Most of these decisions get made within a tight window: 71% of families complete their back-to-school purchases between two weeks and two months before the first bell. That concentration creates a critical period for retailers to capture attention as parents weigh budgets, compare options, and field their kids' requests.
And the financial commitment doesn't end in August or September. Parents expect to spend an additional $635 per month (per household) on recurring expenses once school starts, including $260 on school fees (such as field trip fees, tutoring, or tuition) and $235 on meals and snacks. More than half of survey respondents (54%) expect to spend at least $100 a month on meals and snacks alone.
71% of families complete their back-to-school purchases between two weeks and two months before the first bell.
Back-to-school shopping is rooted in familiar rituals, but the mechanics of the experience are changing fast. Kids have a more direct role than they've ever had before. They’re not just pointing at items in a store or texting links to a parent, but also logging in and adding to the cart themselves. In fact, 61% of parents allow their children some level of direct participation in online shopping. Forty percent give kids their own access to add items, while 31% use linked or shared family accounts. As kids gain more direct access, retailers have an opening to design shopping experiences that put privacy and parental controls front and center.
Kids’ influence over the family wallet shows up across categories. According to the survey, students of all ages (pre-K through high school) are shaping clothing, shoes, and school supply choices. And half of high school parents say their child influences tech purchases, compared to less than a quarter of middle school parents.
In-store shopping hasn't disappeared, but it's losing share fast: 70% of parents plan to shop in-store this year, down from 79% a year ago, a nine-point drop in a single season. Meanwhile, online channels are picking up the slack, and parents are using several of them in combination rather than picking just one. Major online marketplaces will see activity from 67% of parents, while 49% will shop directly on brand or retailer websites. Emerging channels are carving out space too: 23% of parents plan to shop through social media or influencer recommendations, and the same percentage will find deals using AI, a channel that didn't meaningfully exist in last year's back-to-school season. All told, 73% of families will use AI one way or another during the back-to-school shopping process, whether researching brands, comparing products, budgeting, or something else.
Retailers can no longer count on a linear path to purchase. A child might discover a backpack on social media, a parent might price-check it through an AI assistant, and the final purchase might happen on a marketplace app, all within the same week. Winning the back-to-school season now means showing up consistently as students and parents increasingly make decisions together.
If demand signals now start in one channel while fulfillment expectations land in another, it creates new complexity around inventory management and optimization. For supply chain, operations, and technology leaders, it reinforces the case for a more intelligent, connected enterprise that can sense demand and respond across channels in real time.

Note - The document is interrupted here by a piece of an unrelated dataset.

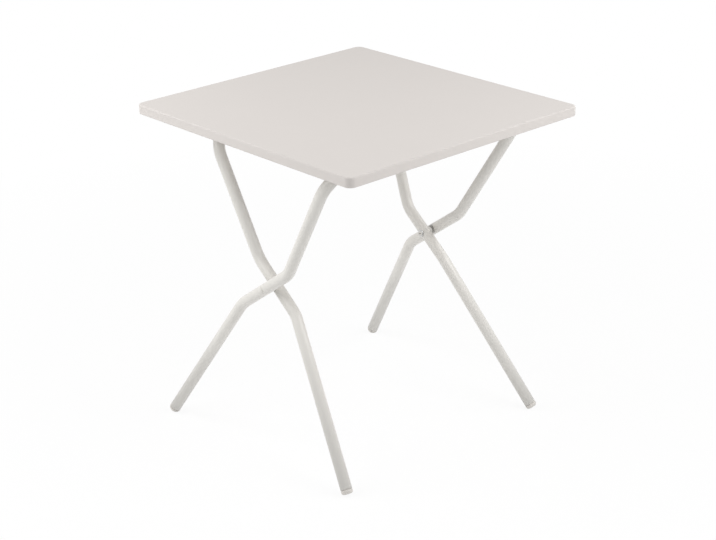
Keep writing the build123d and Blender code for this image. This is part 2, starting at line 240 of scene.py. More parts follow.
class TABLE_PG_studio(bpy.types.PropertyGroup):
    """Camera, lamps and floor."""

    aim: FloatVectorProperty(
        name="Aim", description="Point that the camera looks at", default=(-0.0266, -0.0279, 0.3591),
        unit="LENGTH", subtype="TRANSLATION",
    )
    camera_distance: distance("Camera distance", "From the aim to the camera", 3.7)
    azimuth: angle("Azimuth", "Turn of the view from straight along +Y", 41.66)
    elevation: angle("Elevation", "Height of the camera above the level of its aim", 22.63)
    roll: angle("Roll", "Lean of the camera about its view", -1.273)
    lens: FloatProperty(
        name="Lens", description="Focal length on a 36 mm wide sensor", default=86.07, min=1, unit="CAMERA"
    )
    floor_radius: distance("Floor", "Radius of the studio floor", 9.0)
    floor_colour: paint("Floor colour", "Matt white of the floor", (0.97, 0.97, 0.97))
    floor_glow: share("Floor glow", "How white the camera sees the floor by the table", 0.9)
    fade_start: distance("Fade start", "Where the floor starts to fade to plain white", 0.5)
    fade_end: distance("Fade end", "Where the floor has faded to plain white", 2.0)
    ambient: share("Ambient", "Light from the white room all round", 0.4)
    front_size: distance("Front size", "Width of each front softbox", 1.5)
    rear_size: distance("Rear size", "Width of each rear softbox", 0.85)
    lamp_reach: distance("Lamp reach", "From the aim to each softbox", 2.6)
    front_height: angle("Front height", "Height of the front softboxes above the level of the aim", 36)
    rear_height: angle("Rear height", "Height of the rear softboxes above the level of the aim", 38)
    front_turn: angle("Front turn", "Turn of the front softboxes from the camera's bearing", 65)
    rear_turn: angle("Rear turn", "Turn of the rear softboxes from the camera's bearing", 104)
    front_left: power("Front left", "Power of the front softbox on the left", 21.7)
    front_right: power("Front right", "Power of the front softbox on the right", 28.6)
    rear_left: power("Rear left", "Power of the rear softbox on the left", 18.2)
    rear_right: power("Rear right", "Power of the rear softbox on the right", 9.4)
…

Winning the back-to-school season now means showing up consistently as students and parents increasingly make decisions together.
73% of parents plan to use AI for back-to-school shopping, for everything from finding deals to helping balance the budget.
When it’s time to actually buy, parents are weighing a growing list of inputs. Children's preferences have the most influence over back-to-school purchasing decisions, cited by 58% of parents. But that influence doesn't exist in a vacuum. By the time a child requests a particular backpack, pair of shoes, or device, they've often been exposed to it for weeks through friends, social media, online communities, and entertainment.
Practical considerations still anchor the decisions. School-provided supply lists shape 55% of purchases, followed by sales, promotions, and discounts (54%). The pattern reveals a balancing act familiar to any parent: kids help shape the wish list, but parents still manage the budget.
For retailers, the takeaway is clear. Winning back-to-school shoppers means understanding everything that shapes their choices—from school requirements and household budgets to the social platforms, peer networks, and AI tools that increasingly suggest to students what they want before they ever walk into a store or open an app.